▶ _To be done_:
Spot each line that carries the word "scene"; copy those lines.

==*==

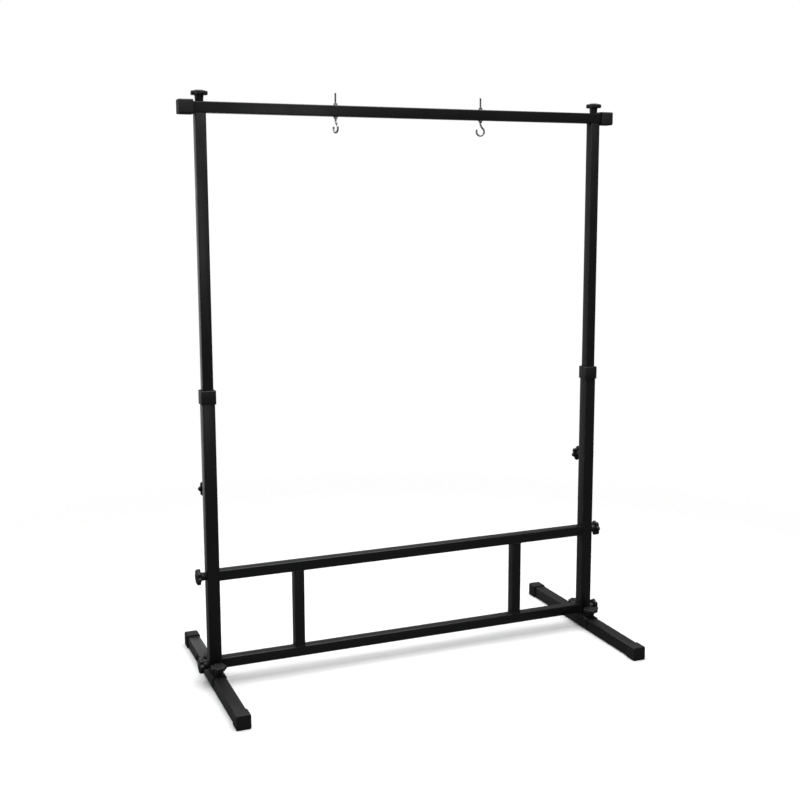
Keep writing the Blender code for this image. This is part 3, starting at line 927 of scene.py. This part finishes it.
disc = drum("disc", DISC_RADIUS, HEAD_TOP - HEAD_EDGE, HEAD_TOP + DISC_HEIGHT, sides=ROUND_SIDES)
edit(disc)
pick("EDGE", edges_at(2, HEAD_TOP + DISC_HEIGHT))
bpy.ops.mesh.bevel(offset=DISC_ROUND, segments=3, affect="EDGES")
pick("FACE", faces(2, 1, HEAD_TOP + DISC_HEIGHT))
bpy.ops.mesh.inset(thickness=DISC_RIM)
pull((0, 0, -DISC_DISH))
combine(knob, disc, "UNION")

hub = drum("hub", HUB_FOOT, 0, HUB_LENGTH + HEAD_EDGE, sides=ROUND_SIDES, top_radius=HUB_HEAD)
edit(hub)
pick("EDGE", edges_at(2, 0))
bpy.ops.mesh.bevel(offset=HUB_ROUND, segments=3, affect="EDGES")
combine(knob, hub, "UNION")
print("knob of", len(knob.data.polygons), "faces")

# %% [markdown]
# ## Threads
#
# A thread is one small ridge wound up the shank. A stack of rings would look alike from afar, but its
# lines wouldn't climb. The Screw modifier winds a real one: it turns a two-edge profile round Z and climbs
# one pitch in each turn. The rough ends are filled, and a chamfered drum that is a little thicker than the
# thread trims them square.

# %% Threads
THREAD_DEPTH = 0.55  # of a pitch
END_CHAMFER = 0.6  # of a pitch
MERGE = TINY / 5


def threaded_rod(name, radius, pitch, low, high):
    """A threaded rod on the Z axis, between two heights, with chamfered ends."""
    root = radius - THREAD_DEPTH * pitch
    rod = start_point(name, Vector((root, 0, low - pitch)))
    for outwards in (1, -1):
        pull((outwards * (radius - root), 0, pitch / 2))
    turns = math.ceil((high - low) / pitch) + 2
    modify(rod, "SCREW", axis="Z", angle=2 * math.pi, screw_offset=pitch, iterations=turns, steps=20,
           render_steps=20, use_merge_vertices=True, merge_threshold=MERGE)
    edit(rod)
    bpy.ops.mesh.remove_doubles(threshold=MERGE)
    bpy.ops.mesh.select_all(action="SELECT")
    bpy.ops.mesh.fill_holes(sides=0)
    face_outwards()
    trim = drum("trim", radius + TINY, low, high, sides=40)
    edit(trim)
    pick("EDGE", both_rims(low, high))
    bpy.ops.mesh.bevel(offset=END_CHAMFER * pitch, segments=1, affect="EDGES")
    combine(rod, trim, "INTERSECT")
    return rod


# %% [markdown]
# ### Knobs in their places
#
# The one knob is copied to each knob's joint and pointed along its axis. Each stud is wound at its own
# length, from the hub down to where its node ends. A knob stops wherever it happens to be tight, so each
# is turned differently, by a fixed step and not by chance.

# %% Place the knobs and their studs
STUD_PITCH = 0.00125
STUD_IN_HUB = 0.001
TURN_STEP = 2.4
knob_nodes = [node for node in BODY_OF if "_knob_" in node]
for index, node in enumerate(knob_nodes):
    seat, axis = joint_line(node)
    low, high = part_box(node)
    reach = seat.dot(axis) - min(low.dot(axis), high.dot(axis))
    hand_over(copy_of(knob, f"{node}_moulding", seat, axis, TURN_STEP * index), node, NYLON)
    stud = threaded_rod(f"{node}_stud", STUD_RADIUS, STUD_PITCH, -reach, STUD_IN_HUB)
    stud.matrix_world = Matrix.Translation(seat) @ turned_towards(axis)
    settle(stud)
    hand_over(stud, node, STEEL, stands_for=False)
bpy.data.objects.remove(knob)
print(len(knob_nodes), "knobs")

# %% [markdown]
# ## Nuts and washers
#
# A hexagon nut is a hexagonal bar, turned down at its corners. A bevel on the bar would cut straight
# facets. A round drum with chamfered rims that trims it leaves the curved scallops on every flat, as the
# lathe does, and then it is bored. The washer is a drum with softened rims.

# %% Nuts and washers
FLAT_TO_CORNER = 1 / math.cos(math.pi / 6)
TURNED = 1.01  # the lathe's drum to the bar's corners
NUT_CHAMFER = 0.11  # of a corner's radius
WASHER_ROUND = 0.0002
NUT_TURN = {"left": 0.3, "right": 0.9}


def hexagon_nut(name, across, height, bore):
    """A nut that stands on the origin, with its axis on Z."""
    corner = across / 2 * FLAT_TO_CORNER
    nut = drum(name, corner, 0, height, sides=6)
    turner = drum("turner", corner * TURNED, 0, height, sides=72)
    edit(turner)
    pick("EDGE", both_rims(0, height))
    bpy.ops.mesh.bevel(offset=corner * NUT_CHAMFER, segments=1, affect="EDGES")
    combine(nut, turner, "INTERSECT")
    drill(nut, Vector((0, 0, height / 2)), (0, 0, 1), bore, 3 * height)
    return nut


def plain_washer(name, radius, thickness, bore):
    """A washer that lies on the origin, with softened rims."""
    disc = drum(name, radius, 0, thickness)
    edit(disc)
    pick("EDGE", both_rims(0, thickness))
    bpy.ops.mesh.bevel(offset=WASHER_ROUND, segments=2, affect="EDGES")
    drill(disc, Vector((0, 0, thickness / 2)), (0, 0, 1), bore, 5 * thickness)
    return disc


# %% Place the nuts and washers
small_nut = hexagon_nut("small_nut_pattern", across=0.010, height=0.005, bore=HOOK_RADIUS + TINY)
weld_nut = hexagon_nut("weld_nut_pattern", across=0.013, height=0.0065, bore=STUD_RADIUS + TINY)
washer = plain_washer("washer_pattern", radius=0.008, thickness=0.0014, bore=HOOK_RADIUS + 3 * TINY)
for side in SIDES:
    for level in ("upper", "lower"):
        seat, axis = joint_line(f"hook_{side}")
        for node, pattern, turn in (
            (f"hook_nut_{side}_{level}", small_nut, NUT_TURN[side]),
            (f"hook_washer_{side}_{level}", washer, 0),
        ):
            at = Vector((seat.x, seat.y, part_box(node)[0].z))
            hand_over(copy_of(pattern, f"{node}_zinc", at, turn=turn), node, ZINC)
    node = f"lock_nut_{side}"
    seat, axis = joint_line(f"lock_knob_{side}")
    at = Vector((seat.x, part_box(node)[0].y, seat.z))
    hand_over(copy_of(weld_nut, f"{node}_steel", at, axis), node, COAT)
for pattern in (small_nut, weld_nut, washer):
    bpy.data.objects.remove(pattern)
print("4 hook nuts, 4 washers and 2 lock nuts")

# %% [markdown]
# ## Hooks
#
# A hook is one length of 6 mm wire: a threaded shank, a neck that swings out to the side, and a round
# bend that comes back under the shank. A curve with a round bevel would do it too, with points to place by
# eye. Both bends are arcs, so a disc of wire is spun first about the neck's centre and then about the
# bend's, as the wire is bent round pins. A bevel rounds the cut tip.

# %% Hooks
HOOK_BEND = 0.0125
NECK_ANGLE = math.radians(50)
TIP_ANGLE = math.radians(150)
HOOK_TURN = {"left": math.radians(-78), "right": math.radians(-8)}
PLAIN_SHANK = 0.006  # between the neck and the thread
TIP_ROUND = 0.0022
HOOK_PITCH = 0.001


def hook(side):
    """One hook, turned about its shank as it hangs at rest."""
    node = f"hook_{side}"
    low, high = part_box(node)
    seat, axis = joint_line(node)
    middle = low.z + HOOK_RADIUS + HOOK_BEND
    neck = HOOK_BEND * math.cos(NECK_ANGLE) / (1 - math.cos(NECK_ANGLE))
    neck_top = middle + HOOK_BEND * math.sin(NECK_ANGLE) + neck * math.sin(NECK_ANGLE)
    thread_start = neck_top + PLAIN_SHANK

    put_down()
    bpy.ops.mesh.primitive_circle_add(
        vertices=20, radius=HOOK_RADIUS, fill_type="NGON", location=(0, 0, thread_start)
    )
    wire = bpy.context.object
    wire.name = f"{node}_wire"
    settle(wire)
    edit(wire)
    pull((0, 0, -PLAIN_SHANK))
    swing(10, -NECK_ANGLE, (neck, 0, neck_top), (0, 1, 0))
    swing(44, NECK_ANGLE + 2 * math.pi - TIP_ANGLE, (0, 0, middle), (0, 1, 0))
    face_outwards()
    tip = Vector((math.cos(TIP_ANGLE), 0, math.sin(TIP_ANGLE))) * HOOK_BEND + Vector((0, 0, middle))
    along = Vector((math.sin(TIP_ANGLE), 0, -math.cos(TIP_ANGLE)))

    def on_tip(edge):
        """A test for the edges round the cut end."""
        gaps = [corner.co - tip for corner in edge.verts]
        return all(abs(gap.dot(along)) < TINY and gap.length < 1.1 * HOOK_RADIUS for gap in gaps)

    pick("EDGE", on_tip)
    bpy.ops.mesh.bevel(offset=TIP_ROUND, segments=5, affect="EDGES")

    thread = threaded_rod(f"{node}_thread", HOOK_RADIUS, HOOK_PITCH, thread_start, high.z)
    hung = Matrix.Translation((seat.x, seat.y, 0)) @ Matrix.Rotation(HOOK_TURN[side], 4, "Z")
    for piece, stands_for in ((wire, True), (thread, False)):
        piece.matrix_world = hung
        settle(piece)
        hand_over(piece, node, ZINC, stands_for)


for side in SIDES:
    hook(side)
    print(f"hook_{side} turned", round(math.degrees(HOOK_TURN[side])), "degrees")

# %% [markdown]
# ## Hidden pieces
#
# Nut plates, plugs and pads work inside the tubes. They could be rebuilt like the rest, but nobody sees
# them and their solids are right as they are, so they only get their finish.

# %% Finish the hidden pieces
hidden = [node for node in frame["nodes"] if "_plug_" in node or "nut_plate" in node or "lock_pad" in node]
for node in hidden:
    inner = NYLON if node.startswith(("guide_plug", "lock_pad")) else STEEL
    for place in frame["nodes"][node].material_slots:
        place.material = inner
print(len(hidden), "hidden pieces")

# %% [markdown]
# ## Floor
#
# The stand is shown on a white sweep: a pale floor that fades into a white surround. A curved backdrop
# would do it in one mesh, but it would hide the stand from behind. A white floor also throws light up into
# the black finish and turns it grey. So the floor is white where it is seen directly, and dark in what
# it reflects and throws back, as if black card lay beside the stand.

# %% Floor
FLOOR_RADIUS = 5.0
WHITE = (0.95, 0.95, 0.95, 1)
DARK = (0.10, 0.10, 0.10, 1)
FADE_FROM, FADE_TO = 1.0, 2.6
put_down()
bpy.ops.mesh.primitive_circle_add(vertices=96, radius=FLOOR_RADIUS, fill_type="NGON", location=(0, 0, 0))
floor = bpy.context.object
floor.name = "floor"
paint, tree, shader = finish("floor_white")
shader.inputs["Roughness"].default_value = 0.9
seen = add(tree, "ShaderNodeLightPath").outputs["Is Camera Ray"]
tree.links.new(tint(tree, seen, DARK, WHITE), shader.inputs["Base Color"])
place = add(tree, "ShaderNodeTexCoord").outputs["Object"]
away = add(tree, "ShaderNodeVectorMath", ((0, place),), operation="LENGTH").outputs["Value"]
tree.links.new(remap(tree, away, FADE_FROM, FADE_TO, 1.0, 0.0), shader.inputs["Alpha"])
floor.data.materials.append(paint)
print("floor fades out from", FADE_FROM, "to", FADE_TO, "m")

# %% [markdown]
# ## Surround
#
# The surround is plain white where it is seen directly. In what it reflects and throws back it is dark in
# front of the stand and lighter behind, as in a studio, so that faces that look at the camera stay deep
# black. A low band straight behind is brightest: the sides of the uprights catch it at a shallow angle.

# %% Surround
FRONT_LEVEL, BACK_LEVEL = 0.10, 0.18
BAND_LEVEL = 0.90
BAND_LOW, BAND_HIGH = 0.08, 0.30
world = bpy.data.worlds.new("white_surround")
bpy.context.scene.world = world
world.use_nodes = True
tree = world.node_tree
background = tree.nodes["Background"]
direction = add(tree, "ShaderNodeTexCoord").outputs["Generated"]
parts = add(tree, "ShaderNodeSeparateXYZ", ((0, direction),))
around = remap(tree, parts.outputs[1], -0.35, 0.55, FRONT_LEVEL, BACK_LEVEL)
behind = remap(tree, parts.outputs[1], 0.90, 0.98, 0.0, BAND_LEVEL)
low = remap(tree, parts.outputs[2], BAND_LOW, BAND_HIGH, 1.0, 0.0)
strength = maths(tree, "ADD", around, maths(tree, "MULTIPLY", behind, low))
seen = add(tree, "ShaderNodeLightPath").outputs["Is Camera Ray"]
tree.links.new(maths(tree, "MAXIMUM", strength, seen), background.inputs["Strength"])
background.inputs["Color"].default_value = (1, 1, 1, 1)
print("surround from", FRONT_LEVEL, "in front to", BACK_LEVEL + BAND_LEVEL, "straight behind")

# %% [markdown]
# ## Lights
#
# A big softbox overhead gives the soft shadow and lights every top. A second one, on the left, lights the
# outer sides. Sharp lamps or a sun would draw hard shadows and glints. The small one in front lifts only
# the front of the left upper tube, and a little of the crossbar beside it.

# %% Lights
def softbox(name, location, target, size, power):
    """A large area light that looks at a point."""
    data = bpy.data.lights.new(name, "AREA")
    data.shape = "RECTANGLE"
    data.size, data.size_y = size
    data.energy = power
    lamp = bpy.data.objects.new(name, data)
    bpy.context.collection.objects.link(lamp)
    lamp.location = location
    sight = Vector(target) - Vector(location)
    lamp.rotation_euler = sight.to_track_quat("-Z", "Y").to_euler()
    print(name, "light of", power, "W")


softbox("overhead", (0.0, -0.3, 4.2), target=(0, 0, 0), size=(5.0, 5.0), power=300)
softbox("left", (-3.6, 0.8, 2.0), target=(0, 0, 0.9), size=(2.0, 3.0), power=30)
softbox("front", (-0.1, -4.2, 1.9), target=(-0.65, 0, 1.6), size=(0.4, 1.0), power=6)

# %% [markdown]
# ## Camera
#
# The camera stands in front and to the left, a little below the crossbar, and looks slightly down. Its
# place, turn and lens were solved together from where the tubes' edges should run in the view. Moving
# it by hand until it looks right takes longer, and the lens and the distance are easily mixed up.

# %% Camera
CAMERA_PLACE = (-1.3872, -3.3244, 1.4490)
CAMERA_DEGREES = (81.530, 0.163, -22.162)
LENS, SENSOR = 51.795, 36
SHIFT_UP = -0.0293
camera = bpy.data.objects.new("camera", bpy.data.cameras.new("camera"))
bpy.context.collection.objects.link(camera)
camera.location = CAMERA_PLACE
camera.rotation_euler = tuple(math.radians(angle) for angle in CAMERA_DEGREES)
camera.data.sensor_width = SENSOR
camera.data.lens = LENS
camera.data.shift_y = SHIFT_UP
bpy.context.scene.camera = camera
bpy.context.scene.view_settings.view_transform = "Standard"
print("camera", round(camera.location.length, 2), "m from the origin")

==*==

▶ _Expected answer_:
Keep writing the Blender code for this image. This is part 3, starting at line 927 of scene.py. This part finishes it.
bpy.context.scene.world = world
bpy.context.scene.camera = camera
bpy.context.scene.view_settings.view_transform = "Standard"